|Griggs County, North Dakota|
West of the Sheyenne River things are different. The sloughs and ponds that are everywhere in my friend Galen's county are fewer here. The country has more of an upland feel — it's snowier too, he says — and there are more "No Hunting" signs.
That is not necessarily a problem. North Dakota allows hunting on unposted private land, and even posted land can be negotiated.
In fact, at one point we pulled overwhere a guy tacking up a "no hunting" sign and talked with him, and it was as Galen had suspected — he wanted to keep out deer hunters for some reason, but he had no problem at all with us walking his pastures for sharp-tailed grouse.
But before that encounter, we found a little valley that was open, parked, released the dogs and started walking. I took the high route along some hills like those in the background of the photo. The grouse often hang out on the leeward slopes — and they were there— but so were little copses of wind-stunted trees — some looked like crab apples (!?).
Two or three times grouse flushed on the other side of the trees, making their er-er-er, and I was unable to see them until they gained some altitude, by which time they were rapidly going out of range.
I watched one circle downwind way out over the little valley until it was just a dot against the grass. It sat down somewhere near the little cabin in the photo.
Walking on, I munched rose hips for locavore Vitamin C (It is not only Alberta that is "wild rose country") and marveled at the spread of wormwood onto the prairie. I struggle to grow a little in the herb garden here, and there it is scattered all over the place.

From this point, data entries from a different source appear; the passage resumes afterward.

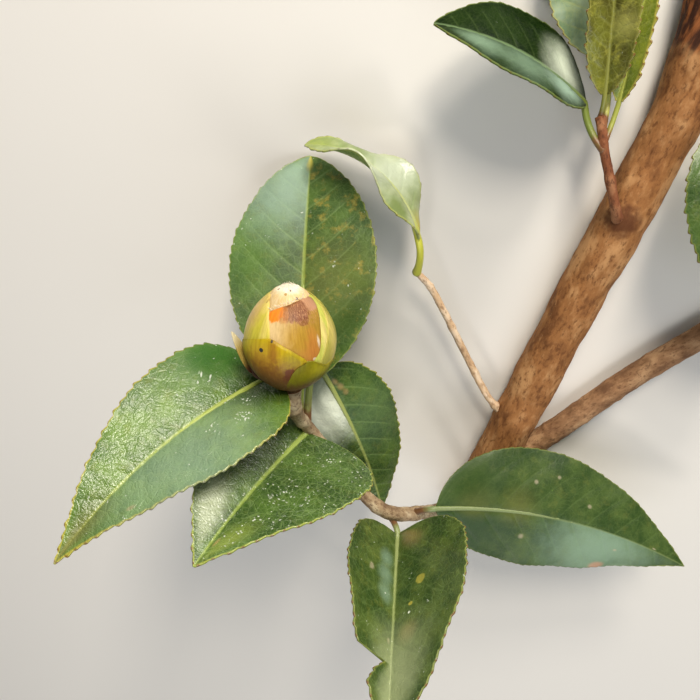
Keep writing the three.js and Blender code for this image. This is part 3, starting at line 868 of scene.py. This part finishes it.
# One row a leaf. Its turn is heading, pitch and roll in degrees. A place on the blade is a share of
# the half width, minus on its right, and of the length. A mark is place, size in millimetres,
# softness, colour and strength. Dust is place and size, and a matte area place, size and strength.
# Besides spots and washes of the leaves' own colour, many of the marks are painted sheen and painted shade.
PLAIN = dict(
    bend=None, young=False, tear=None, thickness=0.42, stalk_radius=0.85, toothing=1, quilt=1,
    sweep=0, twist=0, uneven=0, wave=0.3, wave_pitch=17, marks=(), dust_at=(), matte_at=(), look={},
)
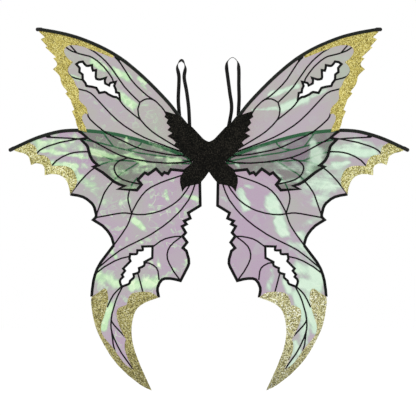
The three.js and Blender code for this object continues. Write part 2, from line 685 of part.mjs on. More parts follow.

We were were just on the prairie, Mother Earth below, Blue Sky God above — and us, like the fleeing grouse, just dots. Mobility is crucial.
When Fisher the Chessie and I came up to a fence enclosing a pasture with cattle in it, we stopped and walked down toward the truck. We all drove to a spot about half a mile away, putting most of the little valley upwind.
Again we loaded our shotguns, called the dogs, and started a big loop out across the valley floor. Occasionally the wind brought the chug-chug of a tractor where one of the ranch hands, half a mile away, was pulling a manure spreader.
Fisher was off on Galen's side, so I whistled, and he came running, big happy grin, and as he passed through the tall grass, a whitetail doe popped up just behind him — he never sensed her.
I laughed at that and turned to go forward as he passed me, and then a grouse (that same grouse?) flew up on my left, er-er-er-er.
I spun counterclockwise, fired the first barrel wildly as the grouse caught the wind, and as my finger slipped to the second trigger, knew I was right on it, and it fell thump. This is my body, which is given for you.
Off in the distance, the manure spreader drew brown contours on the hillside.